--- Start Supplied entries ---

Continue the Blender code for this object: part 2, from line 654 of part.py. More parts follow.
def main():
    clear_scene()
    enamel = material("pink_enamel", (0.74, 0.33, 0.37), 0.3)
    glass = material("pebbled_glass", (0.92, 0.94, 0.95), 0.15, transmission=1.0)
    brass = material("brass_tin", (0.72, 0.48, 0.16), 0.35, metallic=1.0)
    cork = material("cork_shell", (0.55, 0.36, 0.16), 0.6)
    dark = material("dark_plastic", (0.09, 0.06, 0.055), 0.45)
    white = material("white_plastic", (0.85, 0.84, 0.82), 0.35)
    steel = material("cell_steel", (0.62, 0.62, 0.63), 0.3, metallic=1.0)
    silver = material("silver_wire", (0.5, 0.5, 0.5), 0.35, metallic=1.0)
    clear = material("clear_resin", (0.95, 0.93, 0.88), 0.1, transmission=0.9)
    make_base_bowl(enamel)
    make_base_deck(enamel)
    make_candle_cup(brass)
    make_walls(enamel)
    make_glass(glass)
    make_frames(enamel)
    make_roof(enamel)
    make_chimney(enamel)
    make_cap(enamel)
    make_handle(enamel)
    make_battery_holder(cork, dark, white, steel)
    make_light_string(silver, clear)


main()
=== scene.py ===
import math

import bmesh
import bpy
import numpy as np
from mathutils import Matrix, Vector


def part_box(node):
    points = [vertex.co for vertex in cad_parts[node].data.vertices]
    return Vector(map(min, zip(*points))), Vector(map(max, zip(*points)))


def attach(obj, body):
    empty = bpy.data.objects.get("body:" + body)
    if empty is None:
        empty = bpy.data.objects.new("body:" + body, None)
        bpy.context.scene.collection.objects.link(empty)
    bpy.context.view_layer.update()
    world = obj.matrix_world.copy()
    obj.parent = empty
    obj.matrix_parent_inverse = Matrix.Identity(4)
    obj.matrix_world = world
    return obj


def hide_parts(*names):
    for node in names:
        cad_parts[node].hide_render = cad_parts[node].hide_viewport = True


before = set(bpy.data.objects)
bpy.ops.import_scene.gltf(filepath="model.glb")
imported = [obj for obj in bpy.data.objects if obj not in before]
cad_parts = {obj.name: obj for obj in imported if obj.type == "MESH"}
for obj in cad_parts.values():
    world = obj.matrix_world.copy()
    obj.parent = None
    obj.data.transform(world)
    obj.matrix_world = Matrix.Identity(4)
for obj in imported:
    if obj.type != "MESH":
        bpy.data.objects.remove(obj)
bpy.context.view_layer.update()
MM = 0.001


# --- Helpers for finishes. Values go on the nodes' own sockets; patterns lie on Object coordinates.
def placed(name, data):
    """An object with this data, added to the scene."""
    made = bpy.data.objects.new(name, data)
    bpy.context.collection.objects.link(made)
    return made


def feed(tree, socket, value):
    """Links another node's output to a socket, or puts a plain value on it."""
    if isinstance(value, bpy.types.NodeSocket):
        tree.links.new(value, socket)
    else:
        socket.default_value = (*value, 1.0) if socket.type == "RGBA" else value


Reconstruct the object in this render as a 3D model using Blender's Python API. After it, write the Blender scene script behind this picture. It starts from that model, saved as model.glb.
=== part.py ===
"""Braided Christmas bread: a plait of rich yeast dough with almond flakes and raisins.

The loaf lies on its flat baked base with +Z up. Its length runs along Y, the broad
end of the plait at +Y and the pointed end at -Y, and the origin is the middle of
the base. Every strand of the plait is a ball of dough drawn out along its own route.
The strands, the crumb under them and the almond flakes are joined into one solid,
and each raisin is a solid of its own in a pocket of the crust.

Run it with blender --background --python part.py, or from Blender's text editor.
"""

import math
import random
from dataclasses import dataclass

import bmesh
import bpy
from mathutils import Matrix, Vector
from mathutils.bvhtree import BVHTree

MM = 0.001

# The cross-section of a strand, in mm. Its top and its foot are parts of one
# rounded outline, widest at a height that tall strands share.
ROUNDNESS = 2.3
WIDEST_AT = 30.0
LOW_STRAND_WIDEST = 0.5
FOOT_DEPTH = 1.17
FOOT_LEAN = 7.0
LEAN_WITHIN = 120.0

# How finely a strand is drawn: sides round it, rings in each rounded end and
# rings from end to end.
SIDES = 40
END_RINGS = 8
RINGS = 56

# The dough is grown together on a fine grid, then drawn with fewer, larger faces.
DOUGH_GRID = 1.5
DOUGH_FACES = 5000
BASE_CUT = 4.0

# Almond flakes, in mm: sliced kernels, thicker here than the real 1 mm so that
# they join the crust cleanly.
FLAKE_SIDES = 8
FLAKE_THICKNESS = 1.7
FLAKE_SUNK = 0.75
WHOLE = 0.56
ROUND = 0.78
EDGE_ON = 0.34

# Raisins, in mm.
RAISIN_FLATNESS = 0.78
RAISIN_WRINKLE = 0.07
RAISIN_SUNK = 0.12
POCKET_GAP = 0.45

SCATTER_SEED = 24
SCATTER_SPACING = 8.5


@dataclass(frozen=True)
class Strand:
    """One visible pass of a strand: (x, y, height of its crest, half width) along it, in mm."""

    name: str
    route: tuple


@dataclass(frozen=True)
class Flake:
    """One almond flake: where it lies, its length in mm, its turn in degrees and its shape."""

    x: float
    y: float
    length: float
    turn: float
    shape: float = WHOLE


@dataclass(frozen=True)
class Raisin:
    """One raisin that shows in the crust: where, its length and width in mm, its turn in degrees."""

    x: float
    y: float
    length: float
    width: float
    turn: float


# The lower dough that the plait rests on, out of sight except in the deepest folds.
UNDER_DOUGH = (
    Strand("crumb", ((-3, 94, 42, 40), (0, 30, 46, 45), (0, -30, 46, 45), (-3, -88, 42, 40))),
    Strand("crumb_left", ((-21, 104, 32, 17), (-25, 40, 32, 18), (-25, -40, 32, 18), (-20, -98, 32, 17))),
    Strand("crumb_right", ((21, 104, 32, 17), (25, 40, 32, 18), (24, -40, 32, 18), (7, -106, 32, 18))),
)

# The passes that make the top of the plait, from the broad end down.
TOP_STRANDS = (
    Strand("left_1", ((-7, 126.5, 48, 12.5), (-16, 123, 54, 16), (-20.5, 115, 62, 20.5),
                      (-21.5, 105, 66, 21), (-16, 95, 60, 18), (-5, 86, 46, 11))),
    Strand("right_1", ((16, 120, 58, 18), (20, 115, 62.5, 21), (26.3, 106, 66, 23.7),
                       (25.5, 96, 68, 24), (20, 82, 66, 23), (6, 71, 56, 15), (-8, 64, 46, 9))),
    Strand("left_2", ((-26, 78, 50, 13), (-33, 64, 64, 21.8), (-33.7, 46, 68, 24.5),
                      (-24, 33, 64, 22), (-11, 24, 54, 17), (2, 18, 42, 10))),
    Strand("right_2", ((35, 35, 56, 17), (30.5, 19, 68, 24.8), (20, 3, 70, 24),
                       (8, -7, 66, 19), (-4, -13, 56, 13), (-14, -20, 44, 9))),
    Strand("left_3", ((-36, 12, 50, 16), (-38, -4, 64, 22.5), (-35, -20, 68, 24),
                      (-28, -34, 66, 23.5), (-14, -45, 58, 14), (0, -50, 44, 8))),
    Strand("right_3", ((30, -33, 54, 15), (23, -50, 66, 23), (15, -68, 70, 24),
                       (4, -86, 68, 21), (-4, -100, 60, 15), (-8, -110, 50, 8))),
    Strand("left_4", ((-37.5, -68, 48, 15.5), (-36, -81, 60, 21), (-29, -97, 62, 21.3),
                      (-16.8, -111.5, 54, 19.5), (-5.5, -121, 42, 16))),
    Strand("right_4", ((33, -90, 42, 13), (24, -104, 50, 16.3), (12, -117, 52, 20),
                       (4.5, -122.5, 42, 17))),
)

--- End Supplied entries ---

> **Exercise prompt**
From the records above, give again exactly the lines running from the line with "make_walls(enamel)" to the line with "in imported if", inclusive.

> **Exercise result**
    make_walls(enamel)
    make_glass(glass)
    make_frames(enamel)
    make_roof(enamel)
    make_chimney(enamel)
    make_cap(enamel)
    make_handle(enamel)
    make_battery_holder(cork, dark, white, steel)
    make_light_string(silver, clear)


main()
=== scene.py ===
import math

import bmesh
import bpy
import numpy as np
from mathutils import Matrix, Vector


def part_box(node):
    points = [vertex.co for vertex in cad_parts[node].data.vertices]
    return Vector(map(min, zip(*points))), Vector(map(max, zip(*points)))


def attach(obj, body):
    empty = bpy.data.objects.get("body:" + body)
    if empty is None:
        empty = bpy.data.objects.new("body:" + body, None)
        bpy.context.scene.collection.objects.link(empty)
    bpy.context.view_layer.update()
    world = obj.matrix_world.copy()
    obj.parent = empty
    obj.matrix_parent_inverse = Matrix.Identity(4)
    obj.matrix_world = world
    return obj


def hide_parts(*names):
    for node in names:
        cad_parts[node].hide_render = cad_parts[node].hide_viewport = True


before = set(bpy.data.objects)
bpy.ops.import_scene.gltf(filepath="model.glb")
imported = [obj for obj in bpy.data.objects if obj not in before]
cad_parts = {obj.name: obj for obj in imported if obj.type == "MESH"}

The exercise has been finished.